Will AI Be Able to Capture Different Cultures’ Ways of Perceiving?

An integrated natural environment in Hangzhou, China

What seems most basic often isn’t so. It can reflect a complex cultural landscape with roots in remote antiquity. This includes perception.

 

Richard Nisbett at the University of Michigan conducted an eye-tracking study that found that Caucasian Americans usually attend to focal objects more than most East Asians do; they’re more inclined to analyze separate objects and their attributes and place the objects into categories. East Asians usually attend more to contexts and make more judgements based on relationships.
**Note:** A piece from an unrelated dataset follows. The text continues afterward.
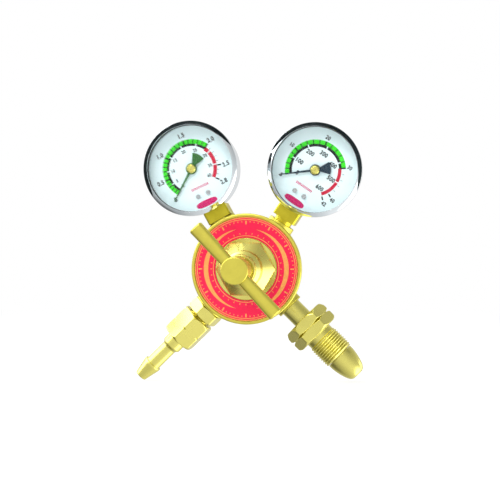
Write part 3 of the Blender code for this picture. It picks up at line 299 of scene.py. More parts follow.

Pictures of foregrounded animals and inanimate objects against complex backgrounds (e.g., a tiger standing on a river’s bank, or a fighter jet flying in front of a mountain scape) were presented to subjects. Caucasian Americans looked at the foregrounded objects sooner and longer than Chinese participants did, and Chinese looked more at the backgrounds. Nisbett concluded that the Americans encoded more visual details of the objects than the Chinese, and the latter balanced objects and their backgrounds into more holistic perspectives.

 

Several of the most commonly used Mandarin words for perceiving also convey a holistic orientation. Kanjian (to see) combines two words. Kan means to look for, while jian means to see or to meet. It thus includes the whole process rather than a focus on distinct objects.

 

Most AI and virtual reality systems are heavily oriented to vision. In order to avoid biases, they’ll need to accommodate different cultures’ ways of seeing the surroundings. Deep dialogs between AI and cultural studies will be necessary if the leading makers of AI-based systems want them to fully understand humanity. Otherwise, artificial intelligence will be very artificial indeed.